== EXERCISE TASK ==
Write out the listing exactly as it is given.

== GIVEN INFORMATION ==
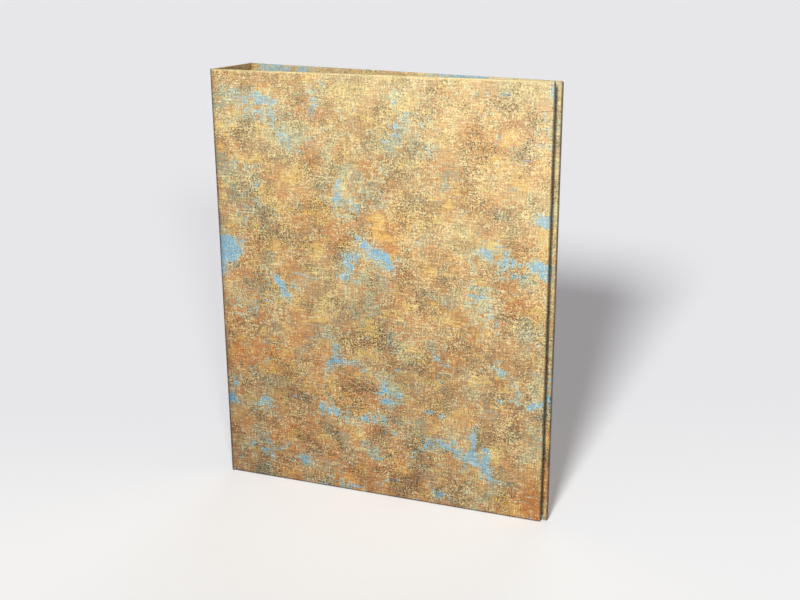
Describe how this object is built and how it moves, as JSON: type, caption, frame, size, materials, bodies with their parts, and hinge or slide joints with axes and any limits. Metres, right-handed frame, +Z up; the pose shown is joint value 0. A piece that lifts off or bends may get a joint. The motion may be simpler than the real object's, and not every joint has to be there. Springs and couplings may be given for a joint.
{
  "type": "ring binder",
  "caption": "Ring binder for A4 sheets: wrapped boards with folding covers and a ring mechanism riveted inside the spine.",
  "frame": {"origin": "middle of the spine panel's lower end face, between its faces and on the spine's centre line", "axes": "+Z up along the spine, +X from the spine to the fore edge, +Y from the front cover to the back cover"},
  "size_m": [0.2574, 0.0488, 0.32],
  "materials": {
    "printed_covering": "matte",
    "lining_paper": "matte",
    "nickel": "satin",
    "bright_nickel": "polished"
  },
  "bodies": {
    "spine": {"spine_panel": "printed_covering", "spine_lining": "lining_paper", "front_fold": "printed_covering", "back_fold": "printed_covering", "ring_shield": "nickel", "rivet_lower": "nickel", "rivet_upper": "nickel", "trigger_pin_lower": "nickel", "trigger_pin_upper": "nickel"},
    "front_cover": {"front_cover": "printed_covering", "front_lining": "lining_paper"},
    "back_cover": {"back_cover": "printed_covering", "back_lining": "lining_paper"},
    "front_rings": {"blade_front": "nickel", "ring_front_1": "bright_nickel", "ring_front_2": "bright_nickel", "ring_front_3": "bright_nickel", "ring_front_4": "bright_nickel"},
    "back_rings": {"blade_back": "nickel", "ring_back_1": "bright_nickel", "ring_back_2": "bright_nickel", "ring_back_3": "bright_nickel", "ring_back_4": "bright_nickel"},
    "trigger_lower": {"trigger_lower": "bright_nickel"},
    "trigger_upper": {"trigger_upper": "bright_nickel"}
  },
  "joints": [
    {"name": "front_cover_hinge", "type": "hinge", "parent": "spine", "child": "front_cover", "pos_m": [-0.00055, -0.0238, 0], "axis": [0, 0, -1], "range_deg": [0, 180], "deforming": ["front_fold"]},
    {"name": "back_cover_hinge", "type": "hinge", "parent": "spine", "child": "back_cover", "pos_m": [-0.00055, 0.0238, 0], "axis": [0, 0, 1], "range_deg": [0, 180], "deforming": ["back_fold"]},
    {"name": "front_rings_hinge", "type": "hinge", "parent": "spine", "child": "front_rings", "pos_m": [0.00405, -0.0094, 0.16], "axis": [0, 0, -1], "range_deg": [0, 11]},
    {"name": "back_rings_hinge", "type": "hinge", "parent": "spine", "child": "back_rings", "pos_m": [0.00405, 0.0094, 0.16], "axis": [0, 0, 1], "range_deg": [0, 11]},
    {"name": "trigger_lower_pivot", "type": "hinge", "parent": "spine", "child": "trigger_lower", "pos_m": [0.00435, 0, 0.022], "axis": [0, 1, 0], "range_deg": [0, 18.15]},
    {"name": "trigger_upper_pivot", "type": "hinge", "parent": "spine", "child": "trigger_upper", "pos_m": [0.00435, 0, 0.298], "axis": [0, -1, 0], "range_deg": [0, 18.15]}
  ],
  "couplings": [
    {"joint": "back_rings_hinge", "follows": "front_rings_hinge", "ratio": 1},
    {"joint": "trigger_lower_pivot", "follows": "front_rings_hinge", "ratio": 1.65},
    {"joint": "trigger_upper_pivot", "follows": "front_rings_hinge", "ratio": 1.65}
  ]
}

== TASK OUTPUT ==
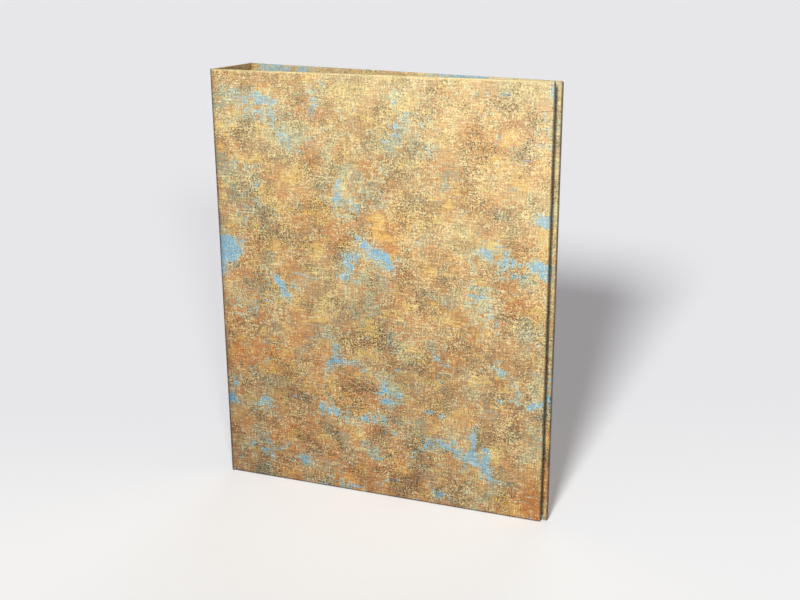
Describe how this object is built and how it moves, as JSON: type, caption, frame, size, materials, bodies with their parts, and hinge or slide joints with axes and any limits. Metres, right-handed frame, +Z up; the pose shown is joint value 0. A piece that lifts off or bends may get a joint. The motion may be simpler than the real object's, and not every joint has to be there. Springs and couplings may be given for a joint.
{
  "type": "ring binder",
  "caption": "Ring binder for A4 sheets: wrapped boards with folding covers and a ring mechanism riveted inside the spine.",
  "frame": {"origin": "middle of the spine panel's lower end face, between its faces and on the spine's centre line", "axes": "+Z up along the spine, +X from the spine to the fore edge, +Y from the front cover to the back cover"},
  "size_m": [0.2574, 0.0488, 0.32],
  "materials": {
    "printed_covering": "matte",
    "lining_paper": "matte",
    "nickel": "satin",
    "bright_nickel": "polished"
  },
  "bodies": {
    "spine": {"spine_panel": "printed_covering", "spine_lining": "lining_paper", "front_fold": "printed_covering", "back_fold": "printed_covering", "ring_shield": "nickel", "rivet_lower": "nickel", "rivet_upper": "nickel", "trigger_pin_lower": "nickel", "trigger_pin_upper": "nickel"},
    "front_cover": {"front_cover": "printed_covering", "front_lining": "lining_paper"},
    "back_cover": {"back_cover": "printed_covering", "back_lining": "lining_paper"},
    "front_rings": {"blade_front": "nickel", "ring_front_1": "bright_nickel", "ring_front_2": "bright_nickel", "ring_front_3": "bright_nickel", "ring_front_4": "bright_nickel"},
    "back_rings": {"blade_back": "nickel", "ring_back_1": "bright_nickel", "ring_back_2": "bright_nickel", "ring_back_3": "bright_nickel", "ring_back_4": "bright_nickel"},
    "trigger_lower": {"trigger_lower": "bright_nickel"},
    "trigger_upper": {"trigger_upper": "bright_nickel"}
  },
  "joints": [
    {"name": "front_cover_hinge", "type": "hinge", "parent": "spine", "child": "front_cover", "pos_m": [-0.00055, -0.0238, 0], "axis": [0, 0, -1], "range_deg": [0, 180], "deforming": ["front_fold"]},
    {"name": "back_cover_hinge", "type": "hinge", "parent": "spine", "child": "back_cover", "pos_m": [-0.00055, 0.0238, 0], "axis": [0, 0, 1], "range_deg": [0, 180], "deforming": ["back_fold"]},
    {"name": "front_rings_hinge", "type": "hinge", "parent": "spine", "child": "front_rings", "pos_m": [0.00405, -0.0094, 0.16], "axis": [0, 0, -1], "range_deg": [0, 11]},
    {"name": "back_rings_hinge", "type": "hinge", "parent": "spine", "child": "back_rings", "pos_m": [0.00405, 0.0094, 0.16], "axis": [0, 0, 1], "range_deg": [0, 11]},
    {"name": "trigger_lower_pivot", "type": "hinge", "parent": "spine", "child": "trigger_lower", "pos_m": [0.00435, 0, 0.022], "axis": [0, 1, 0], "range_deg": [0, 18.15]},
    {"name": "trigger_upper_pivot", "type": "hinge", "parent": "spine", "child": "trigger_upper", "pos_m": [0.00435, 0, 0.298], "axis": [0, -1, 0], "range_deg": [0, 18.15]}
  ],
  "couplings": [
    {"joint": "back_rings_hinge", "follows": "front_rings_hinge", "ratio": 1},
    {"joint": "trigger_lower_pivot", "follows": "front_rings_hinge", "ratio": 1.65},
    {"joint": "trigger_upper_pivot", "follows": "front_rings_hinge", "ratio": 1.65}
  ]
}